Sunday, March 20, 2011
The blank page
In academia it is called writer's block. That itchy, terrifying, disturbing feeling of simply having no words to jot down; no clever things to say. Pen in hand, and the whiteness of the page stretching further and further, growing into a gigantic, vast iceberg of empty that should preferably be full of words. At first it is not so bad; you can still recall the last piece of writing you did that you were proud of, not more than a couple of weeks ago. So you keep blaming it on your busy life, school work, social life, bartending; and you are most likely in your full right to do so, because life is, in fact, busy. There are places to be, people to see, and after all, there is no such thing as losing "it". The excuses, however, slowly evolve into desperation. You're willing to write about anything, even if it has to be about those ridiculous 18 year olds that you have to sit and listen to in the Friday afternoon tutorial at university. The Performance Studies table that always has something to say because, gosh, they're just feeling so damn creative and alternative all the time.

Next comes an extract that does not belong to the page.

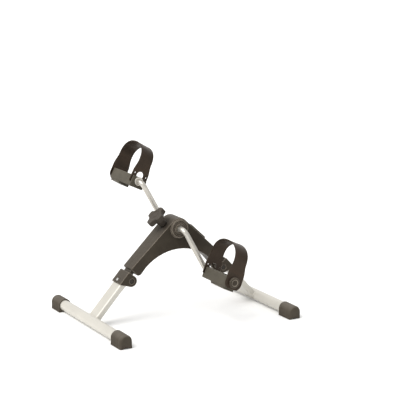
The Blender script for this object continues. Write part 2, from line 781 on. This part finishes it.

You try to think of a funny twist to the story, a mocking voice that could make it all better and at least provide you with some words added to the iceberg, but time and time again you cannot seem to find anything amusing about those horrid teenagers in row two of the Narrating Selves class. You think of your last week experiences and try to pinpoint something, anything, that could be deemed at least a tad funny or entertaining to your now very limited audience, but soon realise that the week consisted of work, school, and an immense amount of sleep deprivation. So you continue to search in the pool of creativity, the one they're teaching you so much about in school. Maybe that's what it is; maybe that idea of imagination having to be believable has killed my flow. A rather odd statement, if you ask me, but the lecturers persist in their argument of all creation being influenced by some other form of creation. There is no such thing as pure, unique imagination in anyone; it is all a mixed drink, with far too many ingredients, like the Squashed Frog shot at work, of someone else's mix. Eventually, you sit down in front of the computer and wait for inspiration to fall into your lap after a long day at uni. And when all else fails and has failed, you write a blog entry on the inability to write anything.